-- Start of GIVEN INFORMATION --
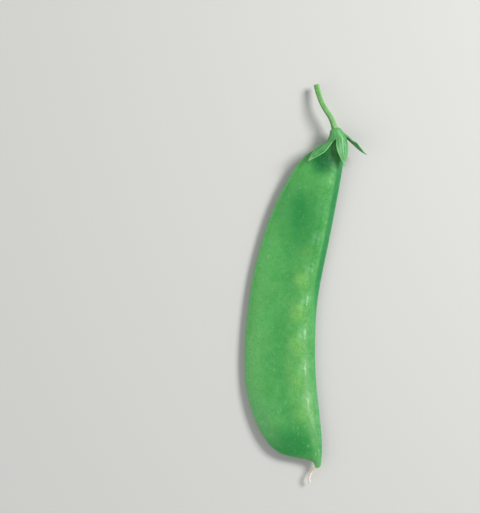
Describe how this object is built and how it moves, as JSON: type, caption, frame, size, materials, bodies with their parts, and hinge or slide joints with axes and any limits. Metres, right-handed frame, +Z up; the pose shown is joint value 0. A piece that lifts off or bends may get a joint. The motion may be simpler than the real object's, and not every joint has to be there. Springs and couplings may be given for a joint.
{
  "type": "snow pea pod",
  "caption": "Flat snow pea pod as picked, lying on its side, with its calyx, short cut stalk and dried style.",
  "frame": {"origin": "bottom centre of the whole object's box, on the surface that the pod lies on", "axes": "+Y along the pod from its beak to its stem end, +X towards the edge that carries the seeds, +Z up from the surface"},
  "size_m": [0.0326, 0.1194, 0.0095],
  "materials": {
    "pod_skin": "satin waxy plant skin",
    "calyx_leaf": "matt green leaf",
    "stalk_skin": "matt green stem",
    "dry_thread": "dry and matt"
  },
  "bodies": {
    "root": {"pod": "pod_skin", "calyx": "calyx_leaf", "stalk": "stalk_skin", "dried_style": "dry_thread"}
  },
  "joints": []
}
-- End of GIVEN INFORMATION --
**WHAT YOU NEED TO DO:** Copy out the full listing exactly.

**WRITTEN REPLY:**
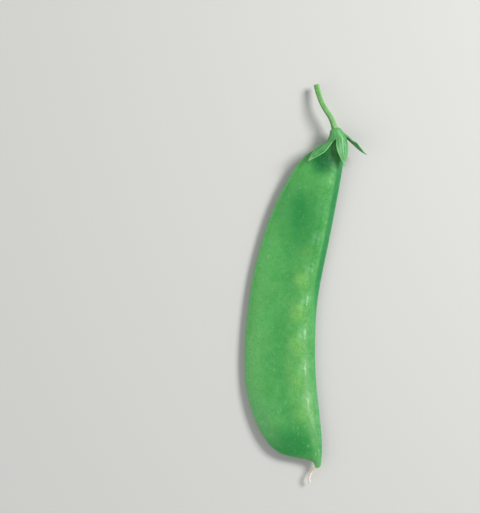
Describe how this object is built and how it moves, as JSON: type, caption, frame, size, materials, bodies with their parts, and hinge or slide joints with axes and any limits. Metres, right-handed frame, +Z up; the pose shown is joint value 0. A piece that lifts off or bends may get a joint. The motion may be simpler than the real object's, and not every joint has to be there. Springs and couplings may be given for a joint.
{
  "type": "snow pea pod",
  "caption": "Flat snow pea pod as picked, lying on its side, with its calyx, short cut stalk and dried style.",
  "frame": {"origin": "bottom centre of the whole object's box, on the surface that the pod lies on", "axes": "+Y along the pod from its beak to its stem end, +X towards the edge that carries the seeds, +Z up from the surface"},
  "size_m": [0.0326, 0.1194, 0.0095],
  "materials": {
    "pod_skin": "satin waxy plant skin",
    "calyx_leaf": "matt green leaf",
    "stalk_skin": "matt green stem",
    "dry_thread": "dry and matt"
  },
  "bodies": {
    "root": {"pod": "pod_skin", "calyx": "calyx_leaf", "stalk": "stalk_skin", "dried_style": "dry_thread"}
  },
  "joints": []
}